EXERCISE DETAILS >> Restate each entry word for word, leaving nothing out.

*-*-*

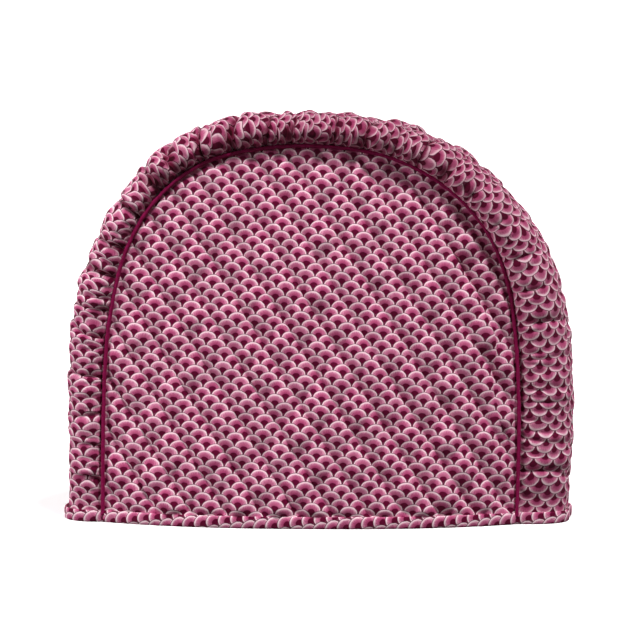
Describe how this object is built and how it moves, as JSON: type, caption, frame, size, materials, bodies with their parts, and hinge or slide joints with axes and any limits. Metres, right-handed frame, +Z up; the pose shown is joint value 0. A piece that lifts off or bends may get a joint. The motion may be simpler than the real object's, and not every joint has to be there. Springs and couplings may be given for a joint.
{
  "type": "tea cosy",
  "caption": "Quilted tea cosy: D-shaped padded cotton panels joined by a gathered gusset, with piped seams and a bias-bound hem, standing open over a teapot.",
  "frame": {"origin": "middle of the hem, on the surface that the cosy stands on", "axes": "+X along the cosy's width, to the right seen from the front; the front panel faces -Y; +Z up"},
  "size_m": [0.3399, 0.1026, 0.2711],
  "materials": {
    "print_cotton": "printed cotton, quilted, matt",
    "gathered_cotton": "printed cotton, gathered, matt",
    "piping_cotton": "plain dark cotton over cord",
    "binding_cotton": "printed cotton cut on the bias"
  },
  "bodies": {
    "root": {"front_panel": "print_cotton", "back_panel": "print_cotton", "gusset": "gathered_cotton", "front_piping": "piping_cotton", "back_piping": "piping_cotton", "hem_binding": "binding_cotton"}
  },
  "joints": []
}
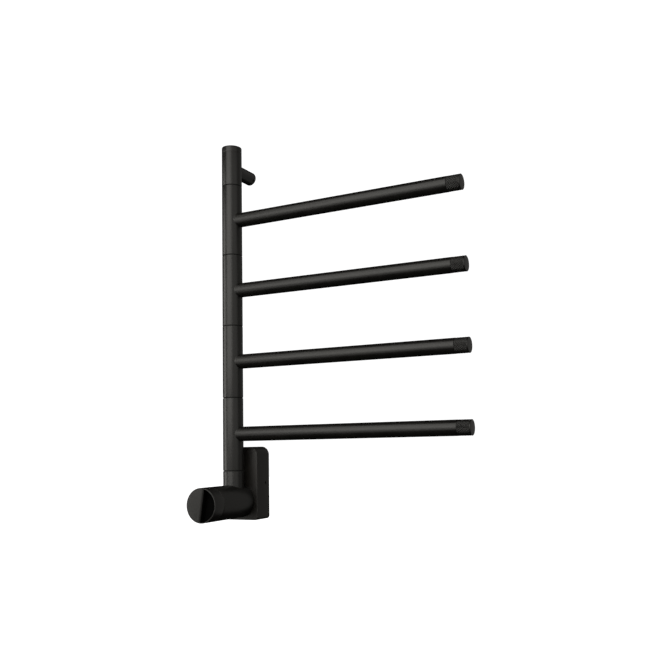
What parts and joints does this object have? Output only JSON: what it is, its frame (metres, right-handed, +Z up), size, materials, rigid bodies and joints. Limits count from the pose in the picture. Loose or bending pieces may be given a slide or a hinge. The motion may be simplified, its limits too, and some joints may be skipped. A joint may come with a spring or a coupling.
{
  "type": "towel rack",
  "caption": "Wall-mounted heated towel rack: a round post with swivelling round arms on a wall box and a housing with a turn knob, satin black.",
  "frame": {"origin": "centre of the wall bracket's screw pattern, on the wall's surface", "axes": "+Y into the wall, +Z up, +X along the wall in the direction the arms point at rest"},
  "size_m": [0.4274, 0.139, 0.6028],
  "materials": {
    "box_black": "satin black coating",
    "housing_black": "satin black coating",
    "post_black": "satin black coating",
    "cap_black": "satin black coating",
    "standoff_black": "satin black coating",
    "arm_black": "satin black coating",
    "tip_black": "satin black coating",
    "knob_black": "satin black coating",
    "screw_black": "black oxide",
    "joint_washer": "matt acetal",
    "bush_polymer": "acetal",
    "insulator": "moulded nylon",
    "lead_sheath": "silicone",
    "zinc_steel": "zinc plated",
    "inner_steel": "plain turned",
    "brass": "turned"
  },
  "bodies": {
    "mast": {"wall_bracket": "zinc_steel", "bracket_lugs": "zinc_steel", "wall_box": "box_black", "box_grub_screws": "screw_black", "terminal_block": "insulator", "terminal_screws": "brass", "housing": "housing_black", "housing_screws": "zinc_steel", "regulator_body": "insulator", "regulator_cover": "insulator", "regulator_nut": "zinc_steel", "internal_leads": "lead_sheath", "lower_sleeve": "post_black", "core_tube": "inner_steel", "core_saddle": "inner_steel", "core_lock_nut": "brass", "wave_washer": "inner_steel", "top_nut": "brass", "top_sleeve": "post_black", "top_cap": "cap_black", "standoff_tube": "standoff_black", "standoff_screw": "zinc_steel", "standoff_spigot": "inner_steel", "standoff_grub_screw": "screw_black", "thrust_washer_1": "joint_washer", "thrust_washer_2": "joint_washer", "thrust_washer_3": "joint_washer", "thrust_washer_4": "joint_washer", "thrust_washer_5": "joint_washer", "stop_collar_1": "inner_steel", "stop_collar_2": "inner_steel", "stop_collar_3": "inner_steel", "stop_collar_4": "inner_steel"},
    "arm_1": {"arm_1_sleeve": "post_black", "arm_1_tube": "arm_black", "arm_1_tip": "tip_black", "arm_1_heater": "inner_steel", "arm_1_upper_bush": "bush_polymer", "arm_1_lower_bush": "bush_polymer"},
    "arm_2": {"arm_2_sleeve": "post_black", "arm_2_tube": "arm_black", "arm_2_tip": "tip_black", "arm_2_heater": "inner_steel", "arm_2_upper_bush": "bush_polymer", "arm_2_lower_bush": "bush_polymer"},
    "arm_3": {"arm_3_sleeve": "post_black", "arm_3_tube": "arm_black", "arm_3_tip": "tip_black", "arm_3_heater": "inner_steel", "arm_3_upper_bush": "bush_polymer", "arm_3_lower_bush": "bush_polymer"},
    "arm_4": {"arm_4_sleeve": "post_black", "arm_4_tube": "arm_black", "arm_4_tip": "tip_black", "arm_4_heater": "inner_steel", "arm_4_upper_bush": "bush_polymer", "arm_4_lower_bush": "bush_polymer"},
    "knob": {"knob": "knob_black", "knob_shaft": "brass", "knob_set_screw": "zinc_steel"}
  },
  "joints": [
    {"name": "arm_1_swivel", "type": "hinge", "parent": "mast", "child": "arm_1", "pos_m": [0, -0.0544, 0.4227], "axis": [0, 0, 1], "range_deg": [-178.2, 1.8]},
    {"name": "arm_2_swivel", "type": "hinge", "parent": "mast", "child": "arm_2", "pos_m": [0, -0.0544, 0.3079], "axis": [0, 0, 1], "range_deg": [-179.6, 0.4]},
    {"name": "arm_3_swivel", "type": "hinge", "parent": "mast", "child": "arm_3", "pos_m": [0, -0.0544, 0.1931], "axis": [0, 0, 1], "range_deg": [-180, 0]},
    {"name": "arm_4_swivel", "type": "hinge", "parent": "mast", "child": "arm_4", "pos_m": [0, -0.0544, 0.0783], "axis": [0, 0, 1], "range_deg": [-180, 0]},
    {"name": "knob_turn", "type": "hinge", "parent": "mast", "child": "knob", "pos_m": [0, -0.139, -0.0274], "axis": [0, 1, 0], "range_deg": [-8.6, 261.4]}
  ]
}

*-*-*

COMPLETE OUTPUT >>
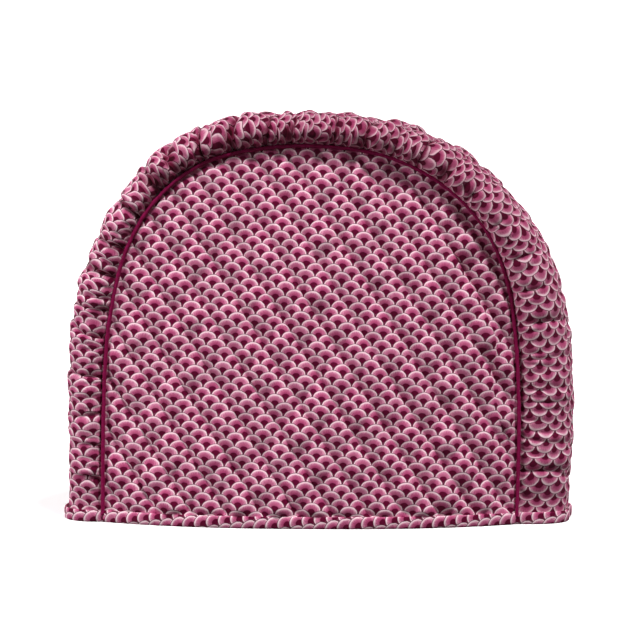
Describe how this object is built and how it moves, as JSON: type, caption, frame, size, materials, bodies with their parts, and hinge or slide joints with axes and any limits. Metres, right-handed frame, +Z up; the pose shown is joint value 0. A piece that lifts off or bends may get a joint. The motion may be simpler than the real object's, and not every joint has to be there. Springs and couplings may be given for a joint.
{
  "type": "tea cosy",
  "caption": "Quilted tea cosy: D-shaped padded cotton panels joined by a gathered gusset, with piped seams and a bias-bound hem, standing open over a teapot.",
  "frame": {"origin": "middle of the hem, on the surface that the cosy stands on", "axes": "+X along the cosy's width, to the right seen from the front; the front panel faces -Y; +Z up"},
  "size_m": [0.3399, 0.1026, 0.2711],
  "materials": {
    "print_cotton": "printed cotton, quilted, matt",
    "gathered_cotton": "printed cotton, gathered, matt",
    "piping_cotton": "plain dark cotton over cord",
    "binding_cotton": "printed cotton cut on the bias"
  },
  "bodies": {
    "root": {"front_panel": "print_cotton", "back_panel": "print_cotton", "gusset": "gathered_cotton", "front_piping": "piping_cotton", "back_piping": "piping_cotton", "hem_binding": "binding_cotton"}
  },
  "joints": []
}
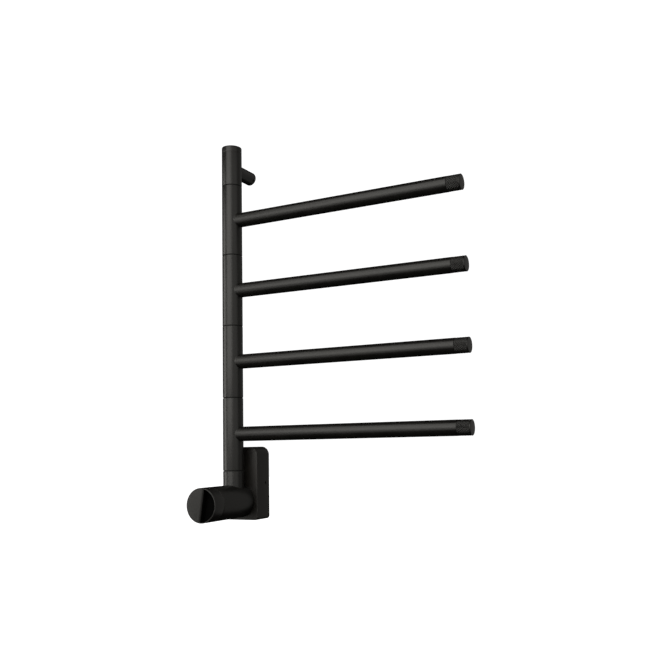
What parts and joints does this object have? Output only JSON: what it is, its frame (metres, right-handed, +Z up), size, materials, rigid bodies and joints. Limits count from the pose in the picture. Loose or bending pieces may be given a slide or a hinge. The motion may be simplified, its limits too, and some joints may be skipped. A joint may come with a spring or a coupling.
{
  "type": "towel rack",
  "caption": "Wall-mounted heated towel rack: a round post with swivelling round arms on a wall box and a housing with a turn knob, satin black.",
  "frame": {"origin": "centre of the wall bracket's screw pattern, on the wall's surface", "axes": "+Y into the wall, +Z up, +X along the wall in the direction the arms point at rest"},
  "size_m": [0.4274, 0.139, 0.6028],
  "materials": {
    "box_black": "satin black coating",
    "housing_black": "satin black coating",
    "post_black": "satin black coating",
    "cap_black": "satin black coating",
    "standoff_black": "satin black coating",
    "arm_black": "satin black coating",
    "tip_black": "satin black coating",
    "knob_black": "satin black coating",
    "screw_black": "black oxide",
    "joint_washer": "matt acetal",
    "bush_polymer": "acetal",
    "insulator": "moulded nylon",
    "lead_sheath": "silicone",
    "zinc_steel": "zinc plated",
    "inner_steel": "plain turned",
    "brass": "turned"
  },
  "bodies": {
    "mast": {"wall_bracket": "zinc_steel", "bracket_lugs": "zinc_steel", "wall_box": "box_black", "box_grub_screws": "screw_black", "terminal_block": "insulator", "terminal_screws": "brass", "housing": "housing_black", "housing_screws": "zinc_steel", "regulator_body": "insulator", "regulator_cover": "insulator", "regulator_nut": "zinc_steel", "internal_leads": "lead_sheath", "lower_sleeve": "post_black", "core_tube": "inner_steel", "core_saddle": "inner_steel", "core_lock_nut": "brass", "wave_washer": "inner_steel", "top_nut": "brass", "top_sleeve": "post_black", "top_cap": "cap_black", "standoff_tube": "standoff_black", "standoff_screw": "zinc_steel", "standoff_spigot": "inner_steel", "standoff_grub_screw": "screw_black", "thrust_washer_1": "joint_washer", "thrust_washer_2": "joint_washer", "thrust_washer_3": "joint_washer", "thrust_washer_4": "joint_washer", "thrust_washer_5": "joint_washer", "stop_collar_1": "inner_steel", "stop_collar_2": "inner_steel", "stop_collar_3": "inner_steel", "stop_collar_4": "inner_steel"},
    "arm_1": {"arm_1_sleeve": "post_black", "arm_1_tube": "arm_black", "arm_1_tip": "tip_black", "arm_1_heater": "inner_steel", "arm_1_upper_bush": "bush_polymer", "arm_1_lower_bush": "bush_polymer"},
    "arm_2": {"arm_2_sleeve": "post_black", "arm_2_tube": "arm_black", "arm_2_tip": "tip_black", "arm_2_heater": "inner_steel", "arm_2_upper_bush": "bush_polymer", "arm_2_lower_bush": "bush_polymer"},
    "arm_3": {"arm_3_sleeve": "post_black", "arm_3_tube": "arm_black", "arm_3_tip": "tip_black", "arm_3_heater": "inner_steel", "arm_3_upper_bush": "bush_polymer", "arm_3_lower_bush": "bush_polymer"},
    "arm_4": {"arm_4_sleeve": "post_black", "arm_4_tube": "arm_black", "arm_4_tip": "tip_black", "arm_4_heater": "inner_steel", "arm_4_upper_bush": "bush_polymer", "arm_4_lower_bush": "bush_polymer"},
    "knob": {"knob": "knob_black", "knob_shaft": "brass", "knob_set_screw": "zinc_steel"}
  },
  "joints": [
    {"name": "arm_1_swivel", "type": "hinge", "parent": "mast", "child": "arm_1", "pos_m": [0, -0.0544, 0.4227], "axis": [0, 0, 1], "range_deg": [-178.2, 1.8]},
    {"name": "arm_2_swivel", "type": "hinge", "parent": "mast", "child": "arm_2", "pos_m": [0, -0.0544, 0.3079], "axis": [0, 0, 1], "range_deg": [-179.6, 0.4]},
    {"name": "arm_3_swivel", "type": "hinge", "parent": "mast", "child": "arm_3", "pos_m": [0, -0.0544, 0.1931], "axis": [0, 0, 1], "range_deg": [-180, 0]},
    {"name": "arm_4_swivel", "type": "hinge", "parent": "mast", "child": "arm_4", "pos_m": [0, -0.0544, 0.0783], "axis": [0, 0, 1], "range_deg": [-180, 0]},
    {"name": "knob_turn", "type": "hinge", "parent": "mast", "child": "knob", "pos_m": [0, -0.139, -0.0274], "axis": [0, 1, 0], "range_deg": [-8.6, 261.4]}
  ]
}